§ WORK REQUIRED: Exactly reproduce each line of the listing that follows.

§ SUPPLIED DATA:
****************************************
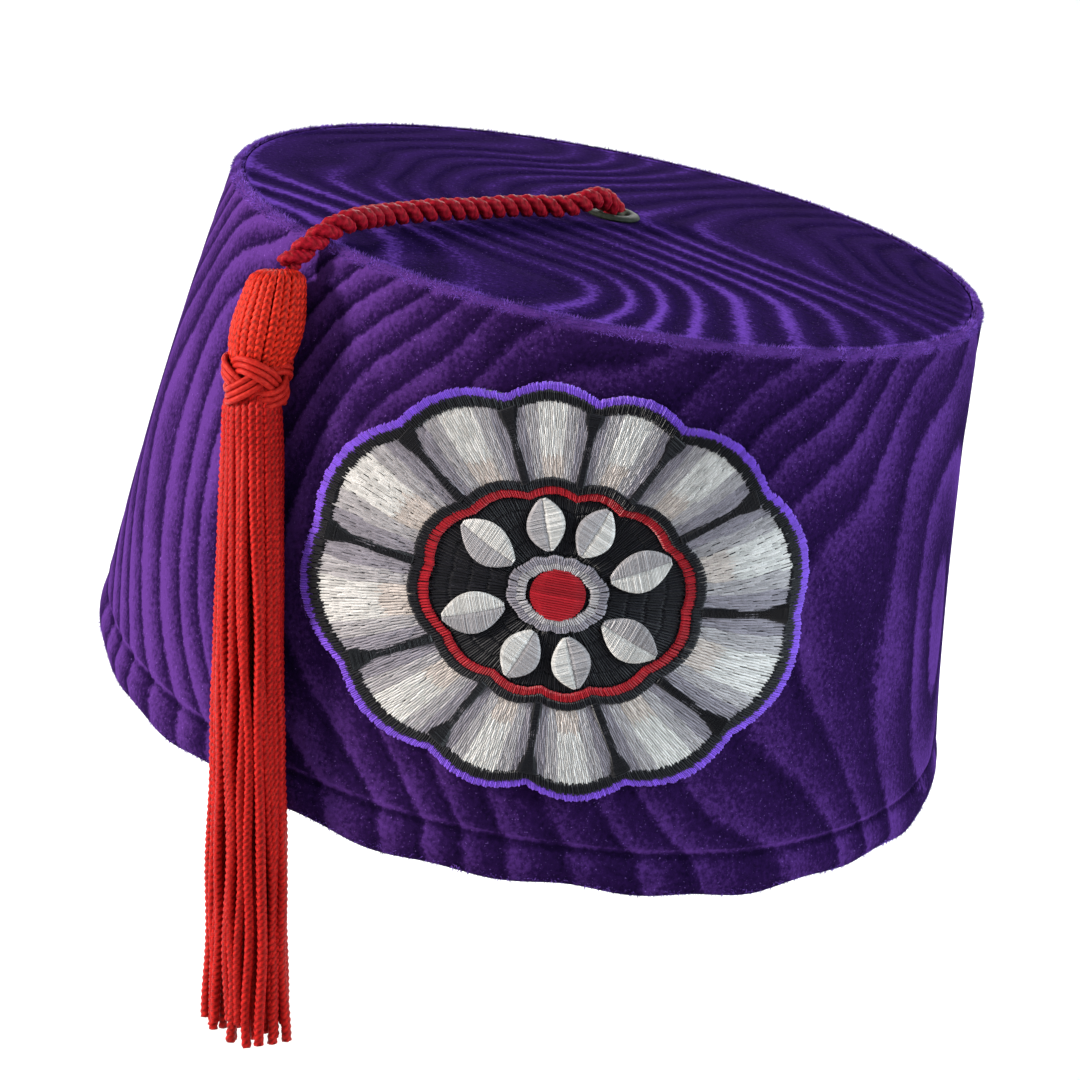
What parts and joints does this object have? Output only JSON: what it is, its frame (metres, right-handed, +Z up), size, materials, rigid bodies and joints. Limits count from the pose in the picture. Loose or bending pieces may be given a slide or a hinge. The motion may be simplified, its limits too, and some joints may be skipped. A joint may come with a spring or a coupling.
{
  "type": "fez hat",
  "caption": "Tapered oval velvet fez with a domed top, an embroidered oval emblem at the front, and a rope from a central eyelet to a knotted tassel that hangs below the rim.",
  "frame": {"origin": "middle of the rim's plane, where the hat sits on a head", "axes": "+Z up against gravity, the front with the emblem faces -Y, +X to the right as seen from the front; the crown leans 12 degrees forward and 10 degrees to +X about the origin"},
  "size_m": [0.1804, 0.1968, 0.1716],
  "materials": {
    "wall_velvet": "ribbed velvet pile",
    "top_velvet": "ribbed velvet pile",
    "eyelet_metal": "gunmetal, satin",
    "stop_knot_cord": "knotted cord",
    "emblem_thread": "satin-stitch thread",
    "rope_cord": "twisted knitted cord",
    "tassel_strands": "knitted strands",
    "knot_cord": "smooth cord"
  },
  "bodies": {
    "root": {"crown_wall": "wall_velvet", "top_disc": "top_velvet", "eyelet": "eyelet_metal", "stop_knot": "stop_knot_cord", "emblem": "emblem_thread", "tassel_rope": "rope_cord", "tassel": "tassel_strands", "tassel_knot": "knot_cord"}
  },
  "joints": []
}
****************************************
§ SOLUTION FOR THIS EXERCISE:
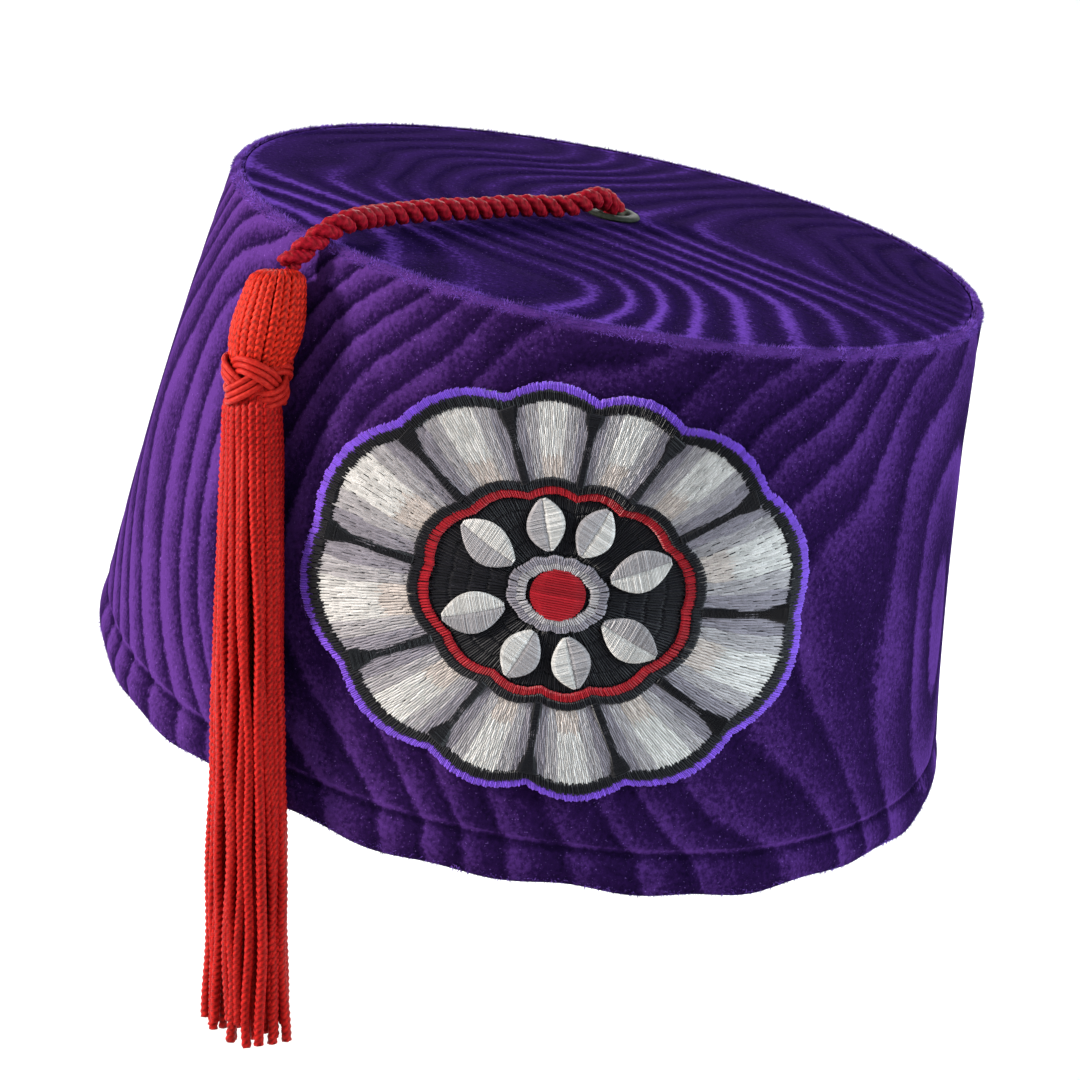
What parts and joints does this object have? Output only JSON: what it is, its frame (metres, right-handed, +Z up), size, materials, rigid bodies and joints. Limits count from the pose in the picture. Loose or bending pieces may be given a slide or a hinge. The motion may be simplified, its limits too, and some joints may be skipped. A joint may come with a spring or a coupling.
{
  "type": "fez hat",
  "caption": "Tapered oval velvet fez with a domed top, an embroidered oval emblem at the front, and a rope from a central eyelet to a knotted tassel that hangs below the rim.",
  "frame": {"origin": "middle of the rim's plane, where the hat sits on a head", "axes": "+Z up against gravity, the front with the emblem faces -Y, +X to the right as seen from the front; the crown leans 12 degrees forward and 10 degrees to +X about the origin"},
  "size_m": [0.1804, 0.1968, 0.1716],
  "materials": {
    "wall_velvet": "ribbed velvet pile",
    "top_velvet": "ribbed velvet pile",
    "eyelet_metal": "gunmetal, satin",
    "stop_knot_cord": "knotted cord",
    "emblem_thread": "satin-stitch thread",
    "rope_cord": "twisted knitted cord",
    "tassel_strands": "knitted strands",
    "knot_cord": "smooth cord"
  },
  "bodies": {
    "root": {"crown_wall": "wall_velvet", "top_disc": "top_velvet", "eyelet": "eyelet_metal", "stop_knot": "stop_knot_cord", "emblem": "emblem_thread", "tassel_rope": "rope_cord", "tassel": "tassel_strands", "tassel_knot": "knot_cord"}
  },
  "joints": []
}